I.    DID THE DEFENDANT KNOWINGLY, INTELLIGENTLY AND VOLUNTARILY ENTER HIS PLEAS OF GUILTY?

II.  WHETHER THE DEFENDANT WAS MIS-ADVISED BY THE TRIAL COURT AND THE PUBLIC DEFENDER REGARDING THE MINIMUM SENTENCE ON THE CHARGE OF AGGRAVATED ASSAULT?

III.  DOES A CONFLICT OF INTEREST EXIST BY AN ATTORNEY EMPLOYED BY THE COUNTY BOARD OF SUPERVISORS IN ANY CASE INVESTIGATED AND/OR PROSECUTED BY THE COUNTY SHERIFF IN THE SENSE THAT THE DEFENDANT REPRESENTED BY SUCH ATTORNEY SHOULD BE INFORMED AND GIVE CONSENT TO THE ATTORNEY'S REPRESENTATION?

IV. DID DEFENDANT TOMMY BLAYLOCK RECEIVE EFFECTIVE ASSISTANCE OF COUNSEL?

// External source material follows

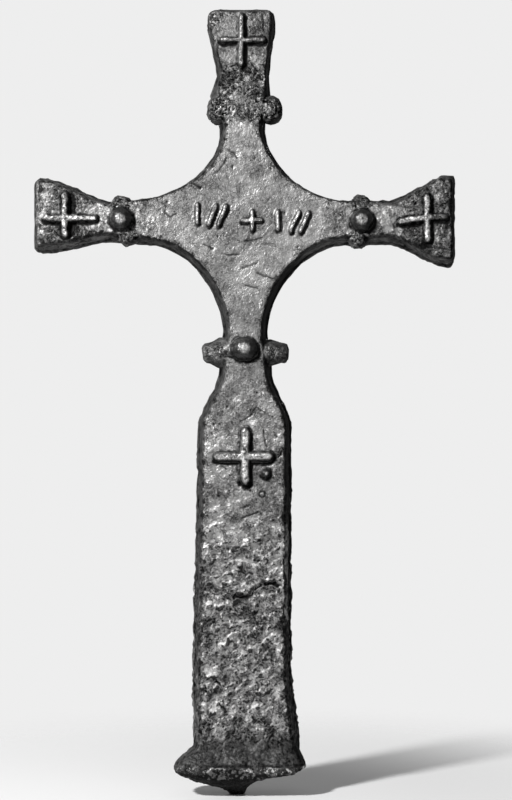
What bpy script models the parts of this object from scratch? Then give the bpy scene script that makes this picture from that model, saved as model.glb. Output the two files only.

¶ 2. Following an October 10, 1997 hearing, the post-conviction relief was denied by the circuit court in an order dated November 13, 1997.   On November 26, 1997, Blaylock filed a motion to alter or amend the order denying post-conviction relief on the issue of his attorney's alleged conflict of interest.   On December 15, 1997, the court amended its earlier order but let stand the denial of post-conviction relief.   Blaylock filed his notice of appeal to this Court on January 5, 1998.   Upon reviewing the record, we hold this appeal to be without merit and accordingly, we affirm the decision of the lower court in denying post-conviction relief.

DISCUSSION

I.    DID THE DEFENDANT KNOWINGLY, INTELLIGENTLY AND VOLUNTARILY ENTER HIS PLEAS OF GUILTY?

II.  WHETHER THE DEFENDANT WAS MIS-ADVISED BY THE TRIAL COURT AND THE PUBLIC DEFENDER REGARDING THE MINIMUM SENTENCE ON THE CHARGE OF AGGRAVATED ASSAULT?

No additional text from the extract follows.